1. What’s your name? Where do you live? How old are you?
My name is Danielle L. Vermeer, I currently live in the Chicagoland area, and I’m 23 years old.
2. Where did you grow up and how would you describe your childhood?
I grew up in the Chicagoland area and think fondly of my childhood, which was full of siblings, Italian food, family vacations, sports, and a curly mess of hair.
3. How would you describe your current family and close support community?
Family is of utmost importance to my husband and me, and we are privileged to be relatively near both sides. Almost every Sunday, my siblings and I head to my parents’ house to connect, share meals together, and watch Meet the Press or another political show. The overly-political drivel usually bores me, so I take to some creative project. Lately that’s been trying to learn how to sew with my grandmother and upcycling vintage dresses into modern, wearable outfits.
4. What are some of the things you do on an average day?
While I’m not a natural morning person, I do value alone time and use the mornings to pray, drink a cup of black coffee, and get in a quick run. I usually get some writing done in the quiet of the morning, too, but that depends on whether I can resist the extra twenty minutes of cuddling after the alarm goes off.
5. What do you do to pay the bills?
By day, I work as a consultant in the philanthropy and social change sector on a variety of issues, although human rights and, in particular, human trafficking are my passion.
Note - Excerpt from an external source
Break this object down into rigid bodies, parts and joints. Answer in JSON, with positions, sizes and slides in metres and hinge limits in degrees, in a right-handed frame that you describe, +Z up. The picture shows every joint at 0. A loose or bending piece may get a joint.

My husband recently received his Ph.D. in chemistry and hopes to work on alternative energy policy and research.
6. Does your life look like what you imagined it would when you were young?
I never thought I would get married a month out of college. In fact, one of my best friends from high school and I promised that we “wouldn’t be like all those other girls” who go to college for their MRS degrees and then start producing babies right away. We wanted more out of life and the freedom of not being dependent on anyone else until that magical age of 30 when we were supposed to figure everything out and “have it all.” Needless to say, our views on relationships and life have changed significantly since we were 14.
7. What is the greatest challenge you’ve faced in your life?
I spent half of my junior year in St. Petersburg, Russia, during the middle of winter. Why I thought it would be a good idea to live in northern Russia during the cold winter and early spring months escapes me, but I went out of a deep love of the Russian people and language. I had prepared to study abroad for years, but I didn’t expect the emotional and spiritual anguish of intense loneliness, depression, and anxiety during those months.
8. Have you made any decisions or choices that have surprised those around you?
Getting engaged at the tart age of 20 surprised many of my friends and family even though they’ve always said I had an “old soul.” My husband and I had only dated for 11 months when we got engaged, but had an almost two-year engagement since we were long distance and I was finishing up my undergraduate degree. As a Christian feminist, I span both the get-married-right-out-of-college culture, as well as the you-don’t-need-a-husband community, so I think it shocked people in both spheres of my life.
9. Who have you looked to for inspiration while creating your life? What have they taught you?
I look to committed feminists of faith who are working tirelessly to mend the rift between the feminist and religious communities. There are plenty of differences between secular and religious feminists, but there are also plenty of similarities. These women (and some men) have taught me the virtue of working like it depends on us to fix this broken world, but praying like it depends on God.
10. What TV shows, movies, music, or books have been particularly formative or important in your life?
For TV shows, it’s definitely Law and Order: SVU. I started watching SVU way too young, which meant that I had a good idea of how dangerous it was to be a woman in a patriarchal world, even if at 12 years old I didn’t quite have the vocabulary to articulate it. From there, I began researching and learning about human trafficking, an issue I’ve worked on for years. Half the Sky was also tremendously important at piecing together many of the types of oppression and violence women and girls face around the world. It put faces and names to “causes”—something that always bothered me about the way churches, nonprofits, and others responded to structural violence.
11. Are there any stories not told in media that you’d like to see represented?
Survivors of sexual and domestic violence are silenced in media even when they are the subject of articles and reports. The voices of these incredibly strong, courageous, and resilient women and men should be amplified, and they should be afforded the agency to tell their own stories in their own voices.
12. How often do you think about gender roles and whether your life matches what others might expect from your gender?
I think about gender roles almost daily. As feminists, we feel liberated to discuss and be more fluid in our gender roles. For instance, my husband is naturally a more emotional processor, whereas I rationally and analytically assess what and why I am feeling a certain way. But we’re also Christians, meaning that some in the church believe that the man should be the head of the household and the woman should be submissive and keeper of the home. We practice egalitarianism in our marriage though, meaning that we are equal partners, decision-makers, and (maybe one day) parents.
13. What wisdom have you gained in life that you think other people would benefit from knowing?
The bravest people you will ever meet are survivors. Listen to their stories, affirm their voices, honor their resilience, and then fight like hell to dismantle the patriarchal norms that perpetuate violence and oppression.